#### Required work
Return, exactly as written, the run of lines that begins at the line containing "Reconstruct the object" and ends at the line containing "NEST_FIT = 0.02". Nothing outside that run belongs in the answer.

#### Extracted information
* START *
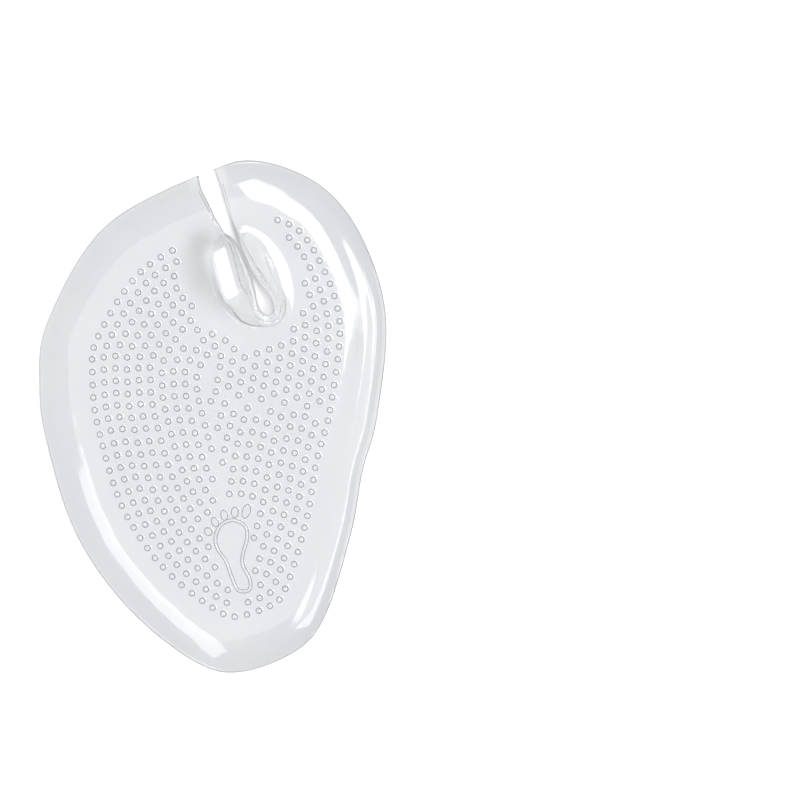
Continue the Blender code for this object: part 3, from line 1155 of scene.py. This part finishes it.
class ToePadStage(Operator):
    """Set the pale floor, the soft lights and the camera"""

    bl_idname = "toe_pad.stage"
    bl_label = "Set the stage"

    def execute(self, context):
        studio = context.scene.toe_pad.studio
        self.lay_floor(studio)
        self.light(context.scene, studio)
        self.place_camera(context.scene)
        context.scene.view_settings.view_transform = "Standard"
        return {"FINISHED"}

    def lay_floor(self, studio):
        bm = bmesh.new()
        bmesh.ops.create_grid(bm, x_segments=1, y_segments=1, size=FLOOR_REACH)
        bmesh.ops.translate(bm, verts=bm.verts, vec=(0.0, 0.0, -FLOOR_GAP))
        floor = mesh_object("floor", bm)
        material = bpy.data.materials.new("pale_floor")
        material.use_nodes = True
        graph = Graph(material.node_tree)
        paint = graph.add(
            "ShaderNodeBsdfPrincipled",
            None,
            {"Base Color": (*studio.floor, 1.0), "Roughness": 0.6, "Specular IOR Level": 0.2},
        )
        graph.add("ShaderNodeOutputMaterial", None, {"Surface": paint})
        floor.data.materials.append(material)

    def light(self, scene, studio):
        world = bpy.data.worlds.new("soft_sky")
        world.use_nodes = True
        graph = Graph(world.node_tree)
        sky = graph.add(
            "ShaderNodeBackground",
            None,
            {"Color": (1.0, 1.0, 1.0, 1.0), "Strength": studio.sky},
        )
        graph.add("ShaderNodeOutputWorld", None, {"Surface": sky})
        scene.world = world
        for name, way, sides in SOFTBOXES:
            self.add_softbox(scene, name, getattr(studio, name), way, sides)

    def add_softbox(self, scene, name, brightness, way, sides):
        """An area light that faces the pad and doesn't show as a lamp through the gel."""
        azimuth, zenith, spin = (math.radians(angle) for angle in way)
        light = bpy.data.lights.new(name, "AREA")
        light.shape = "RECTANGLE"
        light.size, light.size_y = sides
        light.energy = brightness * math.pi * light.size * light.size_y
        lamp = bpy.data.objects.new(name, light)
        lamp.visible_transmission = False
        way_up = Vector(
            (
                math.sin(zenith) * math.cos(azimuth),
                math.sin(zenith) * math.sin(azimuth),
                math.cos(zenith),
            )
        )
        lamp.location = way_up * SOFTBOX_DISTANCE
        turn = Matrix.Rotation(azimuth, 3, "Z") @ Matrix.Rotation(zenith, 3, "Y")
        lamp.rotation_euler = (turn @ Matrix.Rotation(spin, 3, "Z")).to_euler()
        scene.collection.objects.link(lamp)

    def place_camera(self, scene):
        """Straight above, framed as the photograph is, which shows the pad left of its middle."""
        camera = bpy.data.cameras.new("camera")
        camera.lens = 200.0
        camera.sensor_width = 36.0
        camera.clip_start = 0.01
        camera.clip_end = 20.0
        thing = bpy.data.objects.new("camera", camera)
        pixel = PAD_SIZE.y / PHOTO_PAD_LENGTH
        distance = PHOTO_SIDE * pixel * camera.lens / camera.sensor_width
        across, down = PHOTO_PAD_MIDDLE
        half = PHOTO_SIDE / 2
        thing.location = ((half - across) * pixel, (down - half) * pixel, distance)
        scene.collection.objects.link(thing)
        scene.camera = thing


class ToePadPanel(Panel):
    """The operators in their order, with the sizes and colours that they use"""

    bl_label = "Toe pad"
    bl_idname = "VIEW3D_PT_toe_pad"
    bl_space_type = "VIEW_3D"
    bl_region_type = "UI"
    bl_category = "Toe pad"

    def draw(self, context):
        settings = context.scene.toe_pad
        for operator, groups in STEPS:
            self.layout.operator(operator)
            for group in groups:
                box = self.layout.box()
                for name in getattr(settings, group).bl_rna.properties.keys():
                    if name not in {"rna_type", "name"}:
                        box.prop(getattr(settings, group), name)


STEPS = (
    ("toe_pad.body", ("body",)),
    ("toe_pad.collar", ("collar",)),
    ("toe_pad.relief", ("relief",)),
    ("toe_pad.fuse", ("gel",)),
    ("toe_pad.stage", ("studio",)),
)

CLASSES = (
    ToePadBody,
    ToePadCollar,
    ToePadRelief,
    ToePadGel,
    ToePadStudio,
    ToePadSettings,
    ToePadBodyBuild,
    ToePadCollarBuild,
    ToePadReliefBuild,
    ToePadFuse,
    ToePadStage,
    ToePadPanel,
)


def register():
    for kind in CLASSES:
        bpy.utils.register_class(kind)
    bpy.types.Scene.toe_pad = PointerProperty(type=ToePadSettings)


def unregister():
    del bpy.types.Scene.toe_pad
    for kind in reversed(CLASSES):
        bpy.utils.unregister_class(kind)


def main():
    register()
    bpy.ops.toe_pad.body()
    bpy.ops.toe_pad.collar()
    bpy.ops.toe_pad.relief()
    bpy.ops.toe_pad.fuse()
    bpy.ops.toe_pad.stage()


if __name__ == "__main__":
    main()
* END *
* START *
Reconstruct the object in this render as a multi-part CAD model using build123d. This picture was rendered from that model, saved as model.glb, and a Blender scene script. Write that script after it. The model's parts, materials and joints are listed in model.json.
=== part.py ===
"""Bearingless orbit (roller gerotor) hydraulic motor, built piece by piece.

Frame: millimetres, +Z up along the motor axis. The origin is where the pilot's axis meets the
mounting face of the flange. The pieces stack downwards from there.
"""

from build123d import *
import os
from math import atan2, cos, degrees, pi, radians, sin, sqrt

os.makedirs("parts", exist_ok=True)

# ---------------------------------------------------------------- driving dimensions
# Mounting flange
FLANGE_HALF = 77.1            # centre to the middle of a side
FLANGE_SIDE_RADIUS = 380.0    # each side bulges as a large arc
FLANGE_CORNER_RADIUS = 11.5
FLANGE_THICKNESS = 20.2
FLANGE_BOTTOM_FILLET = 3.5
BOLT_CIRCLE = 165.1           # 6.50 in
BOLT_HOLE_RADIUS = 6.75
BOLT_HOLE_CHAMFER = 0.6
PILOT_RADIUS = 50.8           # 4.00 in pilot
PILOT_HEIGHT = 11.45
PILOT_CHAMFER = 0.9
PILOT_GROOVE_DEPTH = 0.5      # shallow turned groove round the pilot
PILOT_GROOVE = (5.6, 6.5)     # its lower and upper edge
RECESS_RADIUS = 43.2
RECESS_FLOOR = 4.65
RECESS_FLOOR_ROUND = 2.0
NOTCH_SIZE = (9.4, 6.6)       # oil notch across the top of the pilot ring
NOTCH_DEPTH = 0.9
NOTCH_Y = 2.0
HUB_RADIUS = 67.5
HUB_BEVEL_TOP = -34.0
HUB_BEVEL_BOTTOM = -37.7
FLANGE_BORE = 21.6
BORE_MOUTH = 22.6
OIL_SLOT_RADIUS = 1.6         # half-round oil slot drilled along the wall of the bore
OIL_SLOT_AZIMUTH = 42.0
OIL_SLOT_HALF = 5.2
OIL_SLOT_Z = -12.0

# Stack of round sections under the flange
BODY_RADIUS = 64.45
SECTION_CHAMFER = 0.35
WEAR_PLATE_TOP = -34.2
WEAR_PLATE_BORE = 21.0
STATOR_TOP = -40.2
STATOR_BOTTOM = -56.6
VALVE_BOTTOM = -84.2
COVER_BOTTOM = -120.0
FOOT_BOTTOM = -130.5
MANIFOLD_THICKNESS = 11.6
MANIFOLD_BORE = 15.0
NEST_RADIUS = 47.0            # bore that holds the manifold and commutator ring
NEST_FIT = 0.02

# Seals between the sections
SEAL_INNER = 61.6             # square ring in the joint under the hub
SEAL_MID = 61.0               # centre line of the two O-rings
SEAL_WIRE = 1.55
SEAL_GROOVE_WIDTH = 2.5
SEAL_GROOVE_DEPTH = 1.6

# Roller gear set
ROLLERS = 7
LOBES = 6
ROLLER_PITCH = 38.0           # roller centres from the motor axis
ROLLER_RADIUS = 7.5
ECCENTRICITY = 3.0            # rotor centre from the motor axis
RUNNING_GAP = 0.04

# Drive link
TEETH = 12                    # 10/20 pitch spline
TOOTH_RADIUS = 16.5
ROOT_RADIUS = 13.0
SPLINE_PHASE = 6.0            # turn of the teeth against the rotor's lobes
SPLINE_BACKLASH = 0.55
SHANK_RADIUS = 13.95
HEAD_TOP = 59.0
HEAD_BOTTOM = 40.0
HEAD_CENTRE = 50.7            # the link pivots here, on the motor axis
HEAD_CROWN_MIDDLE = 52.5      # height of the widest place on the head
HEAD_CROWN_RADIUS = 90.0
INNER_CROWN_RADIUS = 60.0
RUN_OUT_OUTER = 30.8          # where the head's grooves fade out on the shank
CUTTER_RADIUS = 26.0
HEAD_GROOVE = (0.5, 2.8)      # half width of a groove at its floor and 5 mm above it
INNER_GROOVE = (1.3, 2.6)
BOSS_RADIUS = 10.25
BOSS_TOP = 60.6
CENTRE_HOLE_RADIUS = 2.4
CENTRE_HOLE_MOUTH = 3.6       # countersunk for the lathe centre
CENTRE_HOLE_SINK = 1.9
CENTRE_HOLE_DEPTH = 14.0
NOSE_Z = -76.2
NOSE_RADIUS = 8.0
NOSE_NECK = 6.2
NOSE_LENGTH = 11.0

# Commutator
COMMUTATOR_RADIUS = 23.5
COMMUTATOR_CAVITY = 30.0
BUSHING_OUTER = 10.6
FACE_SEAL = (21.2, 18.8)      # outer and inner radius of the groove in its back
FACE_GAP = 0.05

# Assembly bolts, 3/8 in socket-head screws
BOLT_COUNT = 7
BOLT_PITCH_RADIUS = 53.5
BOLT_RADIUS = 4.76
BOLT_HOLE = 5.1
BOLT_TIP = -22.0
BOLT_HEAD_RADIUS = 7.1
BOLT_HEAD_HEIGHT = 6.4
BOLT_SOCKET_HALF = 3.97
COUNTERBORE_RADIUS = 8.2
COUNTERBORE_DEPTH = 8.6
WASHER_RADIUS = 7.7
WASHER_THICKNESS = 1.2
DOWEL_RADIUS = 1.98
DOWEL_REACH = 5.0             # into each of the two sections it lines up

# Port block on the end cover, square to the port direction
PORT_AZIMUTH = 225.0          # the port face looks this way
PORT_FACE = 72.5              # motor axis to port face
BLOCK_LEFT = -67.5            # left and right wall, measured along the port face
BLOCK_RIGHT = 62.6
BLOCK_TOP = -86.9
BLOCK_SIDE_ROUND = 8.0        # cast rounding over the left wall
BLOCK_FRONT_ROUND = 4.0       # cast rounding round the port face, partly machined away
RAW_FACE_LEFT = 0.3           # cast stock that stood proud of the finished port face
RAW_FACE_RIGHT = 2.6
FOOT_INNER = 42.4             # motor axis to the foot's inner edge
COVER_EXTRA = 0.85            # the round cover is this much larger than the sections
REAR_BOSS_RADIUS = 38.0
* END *
* START *
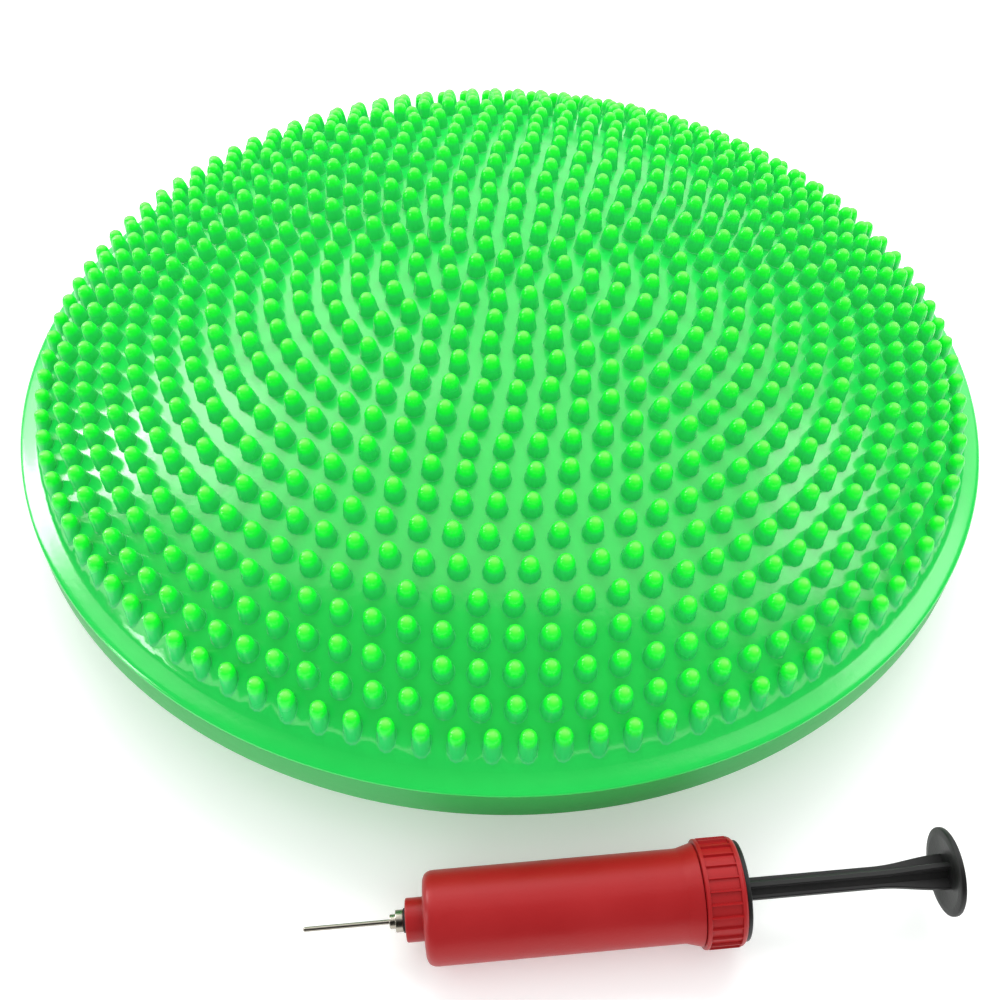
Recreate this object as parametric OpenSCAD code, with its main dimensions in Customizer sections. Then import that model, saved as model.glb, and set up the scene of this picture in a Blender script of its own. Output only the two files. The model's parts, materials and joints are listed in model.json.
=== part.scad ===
* END *
#### The answer
Reconstruct the object in this render as a multi-part CAD model using build123d. This picture was rendered from that model, saved as model.glb, and a Blender scene script. Write that script after it. The model's parts, materials and joints are listed in model.json.
=== part.py ===
"""Bearingless orbit (roller gerotor) hydraulic motor, built piece by piece.

Frame: millimetres, +Z up along the motor axis. The origin is where the pilot's axis meets the
mounting face of the flange. The pieces stack downwards from there.
"""

from build123d import *
import os
from math import atan2, cos, degrees, pi, radians, sin, sqrt

os.makedirs("parts", exist_ok=True)

# ---------------------------------------------------------------- driving dimensions
# Mounting flange
FLANGE_HALF = 77.1            # centre to the middle of a side
FLANGE_SIDE_RADIUS = 380.0    # each side bulges as a large arc
FLANGE_CORNER_RADIUS = 11.5
FLANGE_THICKNESS = 20.2
FLANGE_BOTTOM_FILLET = 3.5
BOLT_CIRCLE = 165.1           # 6.50 in
BOLT_HOLE_RADIUS = 6.75
BOLT_HOLE_CHAMFER = 0.6
PILOT_RADIUS = 50.8           # 4.00 in pilot
PILOT_HEIGHT = 11.45
PILOT_CHAMFER = 0.9
PILOT_GROOVE_DEPTH = 0.5      # shallow turned groove round the pilot
PILOT_GROOVE = (5.6, 6.5)     # its lower and upper edge
RECESS_RADIUS = 43.2
RECESS_FLOOR = 4.65
RECESS_FLOOR_ROUND = 2.0
NOTCH_SIZE = (9.4, 6.6)       # oil notch across the top of the pilot ring
NOTCH_DEPTH = 0.9
NOTCH_Y = 2.0
HUB_RADIUS = 67.5
HUB_BEVEL_TOP = -34.0
HUB_BEVEL_BOTTOM = -37.7
FLANGE_BORE = 21.6
BORE_MOUTH = 22.6
OIL_SLOT_RADIUS = 1.6         # half-round oil slot drilled along the wall of the bore
OIL_SLOT_AZIMUTH = 42.0
OIL_SLOT_HALF = 5.2
OIL_SLOT_Z = -12.0

# Stack of round sections under the flange
BODY_RADIUS = 64.45
SECTION_CHAMFER = 0.35
WEAR_PLATE_TOP = -34.2
WEAR_PLATE_BORE = 21.0
STATOR_TOP = -40.2
STATOR_BOTTOM = -56.6
VALVE_BOTTOM = -84.2
COVER_BOTTOM = -120.0
FOOT_BOTTOM = -130.5
MANIFOLD_THICKNESS = 11.6
MANIFOLD_BORE = 15.0
NEST_RADIUS = 47.0            # bore that holds the manifold and commutator ring
NEST_FIT = 0.02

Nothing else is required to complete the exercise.